We see here there are three sides (at least) to the story- not just two. An engagement like this may affect more than the combatants. Can the people who fought for their own freedom suppress the freedom of others so soon after their own triumph?  Can they be so thoughtless, with so many leaders?

And in this, who is right, or wrong? Well, none of them is totally right, or entirely wrong. Each one is right- with a partial picture. We non-combatants, and non-participants sitting thousands of miles away and separated by more than 2 centuries, do certainly have a better view! That is why, we need time to understand true history, to gain correct perspective. All those who study "current" history are studying bullshit.


Truly, study of history is a humbling, sobering but also ennobling experience. The British failed to judge the mood of the colony and to gauge the situation; they failed to safeguard the interests of the Native Indians.# But the American Declaration of Independence inspired the whole world with the idea of modern constitutional government, more than the French Revolution!
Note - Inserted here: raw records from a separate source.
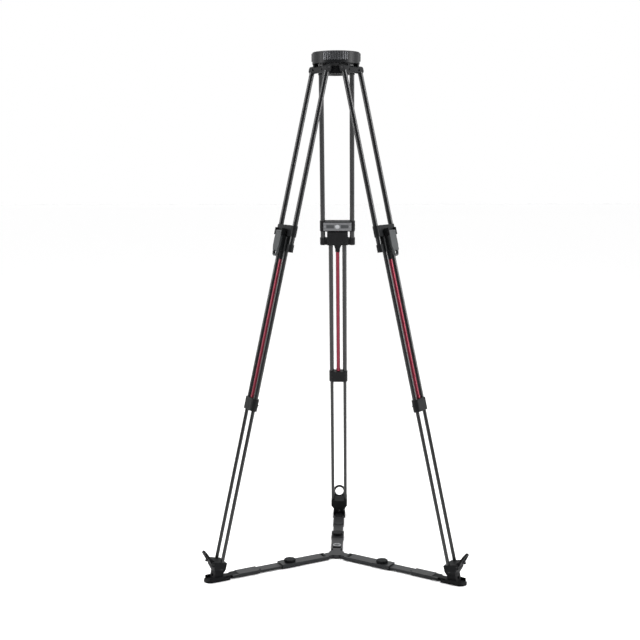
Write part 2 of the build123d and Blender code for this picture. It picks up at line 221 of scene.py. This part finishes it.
def newMaterial(name, **values):
    material = bpy.data.materials.new(name)
    material.use_nodes = True
    tree = material.node_tree
    shader = tree.nodes["Principled BSDF"]
    for key, value in values.items():
        shader.inputs[key.replace("_", " ")].default_value = value
    return material, tree, shader


def grainMaterial(name, dark, light, grit, bump, roughLow, roughHigh, **values):
    # a base colour that drifts between two shades, with grain of the given mm in bump and roughness
    material, tree, shader = newMaterial(name, **values)
    spot = addNode(tree, "ShaderNodeTexCoord")
    cloud = addNode(tree, "ShaderNodeTexNoise", {"Scale": cloudScale, "Detail": 3.0},
                    Vector=spot.outputs["Object"])
    grain = addNode(tree, "ShaderNodeTexNoise", {"Scale": 1 / (grit * mm), "Detail": 2.0},
                    Vector=spot.outputs["Object"])
    shade = addNode(tree, "ShaderNodeMix", {"data_type": "RGBA"}, Factor=cloud.outputs["Fac"])
    shade.inputs[6].default_value = hexColour(dark)
    shade.inputs[7].default_value = hexColour(light)
    rough = addNode(tree, "ShaderNodeMapRange", {"To Min": roughLow, "To Max": roughHigh},
                    Value=grain.outputs["Fac"])
    relief = addNode(tree, "ShaderNodeBump", {"Strength": bump, "Distance": grainHeight * mm},
                     Height=grain.outputs["Fac"])
    tree.links.new(shade.outputs[2], shader.inputs["Base Color"])
    tree.links.new(rough.outputs["Result"], shader.inputs["Roughness"])
    tree.links.new(relief.outputs["Normal"], shader.inputs["Normal"])
    return material


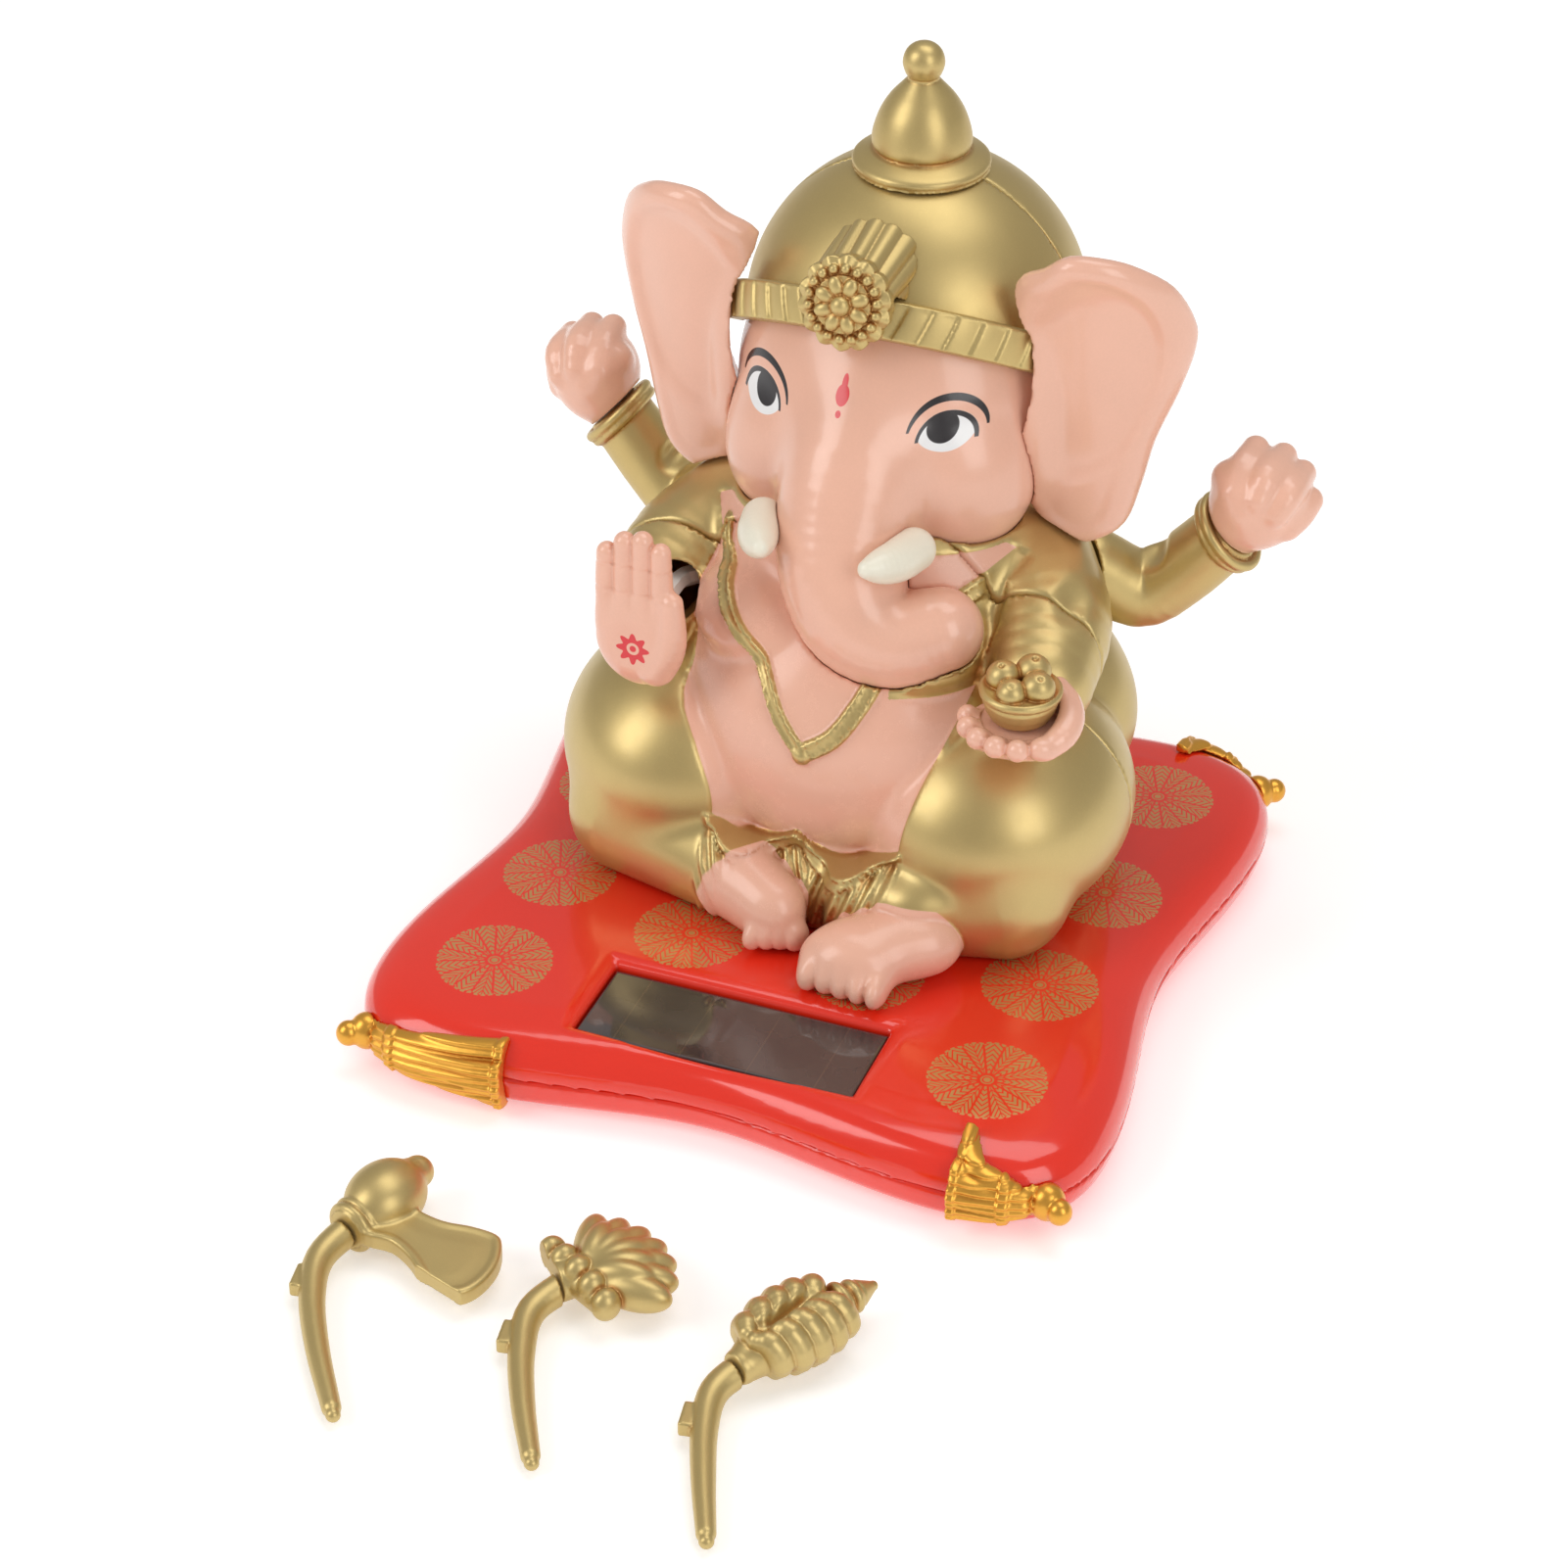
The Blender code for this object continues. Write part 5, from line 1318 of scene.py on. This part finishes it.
def lotus(p):
    """Long petals, five shorter ones over them, fan out of a ring of five knobs."""
    root = np.array([-1.4, -87.4])
    d = ball(p, (1.4, -83.8, 4.4), (6.6, 6.6, 3.3))
    rows = ((np.linspace(0, 106, 7), 11.6, 4.6, 2.8, 2.5), (np.linspace(10, 96, 5), 9.0, 5.8, 2.5, 2.1))
    for fan, far, height, thick, wide in rows:
        layer = None
        for turn in fan:
            angle = math.radians(turn)
            at = root + far * 0.56 * np.array([math.cos(angle), math.sin(angle)])
            petal = ball(p, (*at, height), (far * 0.5, wide, thick), (0, 0, turn))
            layer = petal if layer is None else join(layer, petal, 0.35)
        d = join(d, layer, 0.3)
    along = np.array([0.843, -0.537])
    for t, height in ((-6.4, 4.6), (-3.3, 5.4), (0.0, 5.7), (3.3, 5.4), (6.4, 4.6)):
        at = np.array([-2.3, -87.6]) + along * t
        d = join(d, ball(p, (*at, height), (1.8, 2.1, 2.4), (0, 0, -32.5)), 0.2)
    d = join(d, limb(p, ((-6.4, -85.0, 4.2), (-2.3, -87.6, 4.4), (1.9, -90.2, 4.2)), (1.9, 2.3, 1.9)), 0.3)
    return join(d, limb(p, ((-5.4, -88.9, 3.6), (-3.2, -86.9, 4.2)), (2.7, 2.9)), 0.3)


CONCH_AT = (27.4, -87.2, 5.0)
CONCH_TURN = (0, 0, -28)


def conch(p):
    """A slit body with five ribs down each side, two rings and a point."""
    d = limb(p, ((23.6, -94.6, 3.9), (24.6, -92.5, 4.2)), (2.5, 3.0))
    d = join(d, ball(p, CONCH_AT, (4.8, 8.0, 4.4), CONCH_TURN), 1.0)
    q = (p - CONCH_AT) @ turned(CONCH_TURN)
    for i in range(5):
        t = i / 4
        at = np.array([0.0, -5.6 + 11.2 * t, 0.0])
        width = 5.4 * math.sqrt(max(0.05, 1 - (at[1] / 8.6) ** 2)) + 0.35
        for way in (-1, 1):
            line = (
                (way * 0.9, at[1] - 0.9, 3.1 * width / 5),
                (way * width * 0.55, at[1] + 0.3, 2.7 * width / 5),
                (way * width * 0.84, at[1] + 0.9, 0.0),
                (way * width * 0.6, at[1] + 0.8, -2.6 * width / 5),
            )
            rib = limb(q, *curve(line, (1.3, 1.75, 1.8, 1.2), 3))
            d = join(d, rib, 0.35)
    slit = ball(q, (0.2, -0.6, 4.6), (0.8, 5.6, 1.9), (0, 0, 6))
    d = cut(d, slit, 0.9)
    tip = np.array([31.2, -80.0, 4.8])
    heading = np.array([0.5, 0.866, -0.04])
    for i, width in enumerate((2.9, 2.4)):
        d = join(d, ball(p, tip + heading * (0.4 + 2.0 * i), (width, 1.35, width), (0, 0, -30)), 0.25)
    d = join(d, limb(p, (tip + heading * 3.6, tip + heading * 6.0), (1.9, 0.7)), 0.2)
    return d


def head_of(name, form):
    return lambda p: np.maximum(np.maximum(form(p), GAP / 2 - past_joint(p, name)), 0.25 - p[:, 2])


for name, node, form in (("axe", "axe_head", axe), ("lotus", "lotus_bud", lotus), ("conch", "conch_shell", conch)):
    for part, field in ((f"{name}_stem", stem(name)), (node, head_of(name, form))):
        solid(f"{part}_fine", field, *room_of(part, 0.8), 0.24, name, [part], "gold", gold_paint, reach=0.9)

# ------------------------------------------------------------------ inner pieces

INNER = {
    "board": plain_look("board_green", (0.05, 0.28, 0.12), 0.45, 0.0, 0.6),
    "chip": plain_look("chip_black", (0.03, 0.03, 0.03), 0.6, 0.0, 0.3),
    "metal": plain_look("turned_steel", (0.62, 0.62, 0.64), 0.3, 1.0, 0.5, 0.12, (1, 1, 8)),
    "white_plastic": plain_look("white_plastic", (0.82, 0.81, 0.78), 0.42, 0.0, 0.7),
    "copper_wire": plain_look("wound_copper", (0.72, 0.33, 0.15), 0.3, 0.9, 0.4, 0.4, (1, 1, 12)),
    "black_lead": plain_look("black_lead", (0.03, 0.03, 0.03), 0.5, 0.0, 0.5),
    "red_lead": plain_look("red_lead", (0.65, 0.05, 0.04), 0.45, 0.0, 0.5),
}
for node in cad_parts.values():
    for held in node.material_slots:
        for title, look in INNER.items():
            if held.material and held.material.name.split(".")[0].endswith(title):
                held.material = look

# ------------------------------------------------------------------ stage, light and camera


def area_light(name, at, size, power, target=(0, 0, 0.05), tint=(1, 1, 1)):
    data = bpy.data.lights.new(name, "AREA")
    data.shape = "RECTANGLE"
    data.size, data.size_y = size
    data.energy = power
    data.color = tint
    lamp = bpy.data.objects.new(name, data)
    lamp.location = at
    lamp.rotation_euler = (Vector(target) - Vector(at)).to_track_quat("-Z", "Y").to_euler()
    bpy.context.scene.collection.objects.link(lamp)
    return lamp


area_light("softbox_left", (-0.75, -0.65, 0.75), (0.55, 0.8), 4.6)
area_light("softbox_right", (0.85, -0.55, 0.6), (0.5, 0.8), 3.2)
area_light("softbox_top", (0.1, 0.25, 1.1), (0.9, 0.6), 3.6)

world = bpy.data.worlds.new("studio")
world.use_nodes = True
world.node_tree.nodes["Background"].inputs["Color"].default_value = (1.0, 0.985, 0.965, 1)
world.node_tree.nodes["Background"].inputs["Strength"].default_value = 0.4
bpy.context.scene.world = world
bpy.context.scene.view_settings.view_transform = "Standard"

FLOOR_HALF = 4.0
floor_mesh = bpy.data.meshes.new("floor")
corners = [(x * FLOOR_HALF, y * FLOOR_HALF, -0.0004) for x, y in ((-1, -1), (1, -1), (1, 1), (-1, 1))]
floor_mesh.from_pydata(corners, [], [(0, 1, 2, 3)])
floor = bpy.data.objects.new("floor", floor_mesh)
bpy.context.scene.collection.objects.link(floor)
floor_paint = bpy.data.materials.new("floor_white")
floor_paint.use_nodes = True
floor_shader = floor_paint.node_tree.nodes["Principled BSDF"]
floor_shader.inputs["Base Color"].default_value = (0.9, 0.9, 0.9, 1)
floor_shader.inputs["Roughness"].default_value = 0.7
floor_shader.inputs["Specular IOR Level"].default_value = 0.1
floor_shader.inputs["Emission Color"].default_value = (1, 1, 1, 1)
floor_shader.inputs["Emission Strength"].default_value = 0.35
floor_mesh.materials.append(floor_paint)

AZIMUTH, ELEVATION, ROLL = (math.radians(a) for a in (21.154, 34.533, -0.234))
AIM = Vector((-0.005916, -0.004185, 0.029208))
DISTANCE = 0.578676
level = math.cos(ELEVATION)
back = Vector((math.sin(AZIMUTH) * level, -math.cos(AZIMUTH) * level, math.sin(ELEVATION)))
lens = bpy.data.cameras.new("camera")
lens.sensor_width = 36.0
lens.lens = 92.04
lens.clip_start = 0.01
camera = bpy.data.objects.new("camera", lens)
camera.location = AIM + back * DISTANCE
camera.rotation_mode = "QUATERNION"
camera.rotation_quaternion = (-back).to_track_quat("-Z", "Y") @ Quaternion((0, 0, 1), -ROLL)
bpy.context.scene.collection.objects.link(camera)
bpy.context.scene.camera = camera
The British learned their lessons well. In 1857, they brutally crushed the Indian Rebellion; but in 1947, they knew enough to leave in time- may be in a hurry?

# This is something the British have consistently done. When they gave freedom to countries, they did not safeguard the interests of ethnic minorities, who were induced to migrate by themselves. eg. Indians in Sri Lanka. And they created Pakistan fully knowing that it consisted of many ethnic groups who could not live together , despite professing a common religion.  Bangladesh separated, but others are still fighting!